Goertz gradually became aware of the necessity of haptic senses for manipulating delicate objects and used force-feedback systems to improve the deftness of the human-machine combination. Through incorporating the principles of cybernetics Goertz was able to also construct the first electrical master-slave manipulator system, and by 1954 a modified version of the master-slave manipulator (CRL Model 8) began commercial production.

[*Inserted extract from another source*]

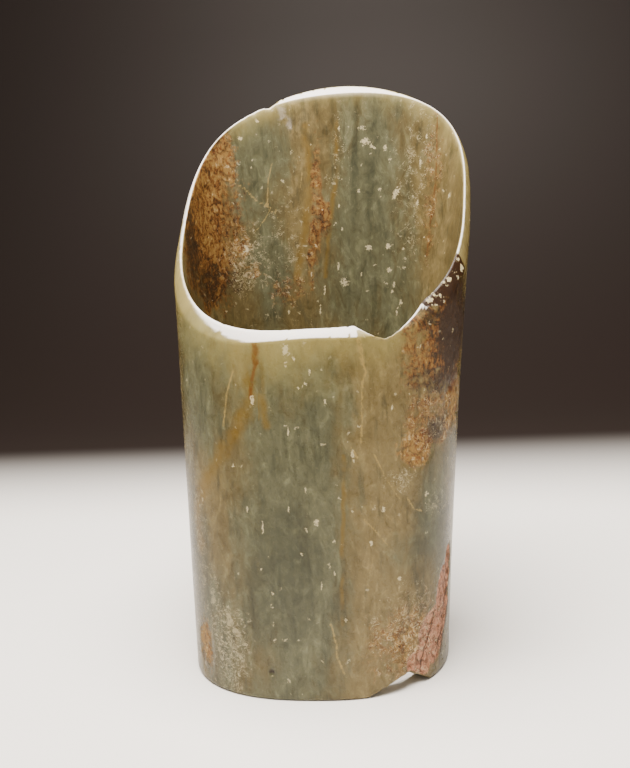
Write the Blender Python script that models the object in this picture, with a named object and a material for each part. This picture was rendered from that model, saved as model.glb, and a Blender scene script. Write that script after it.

In order to create accurate master-slave manipulator devices, it was necessary for Goertz to develop several principles, all of which are applicable to our own contemporary robotic surgical systems. The principles are as follows. The motion of the slave arm must possess six independent degrees of freedom, three of translation and three of rotation to position gripping devices, and a tong squeeze motion to grip items. The motion of the slave arm must be coupled to the master arms that the position and the direction of the two arms correspond to. The coupling of the two arms must be bilateral and this means that forces at the slave end must be reflected at the master end and displacements produced at the slave end must be able to produce a displacement at the master end, with the slave arm being able to align itself in response to the constraints imposed by the task being done.

=== Awards ===
Goertz was the recipient of the Edward Longstreth medal at the Franklin Institute in Philadelphia, Pennsylvania in 1967. He also received the Radiation Industry award from the American Nuclear Society in 1969.

In 1985 the American Nuclear Society established the "Ray Goertz Award" to recognize and honor its members who have made outstanding contributions to the field of remote technology.

== Personal life ==
Goertz married Helen Boula on September 2, 1950, in Cook, Illinois. Together they had three children: Alan, Jean, and Linda. Goertz died on June 4, 1970, at the age of 55 in Downers Grove, Illinois.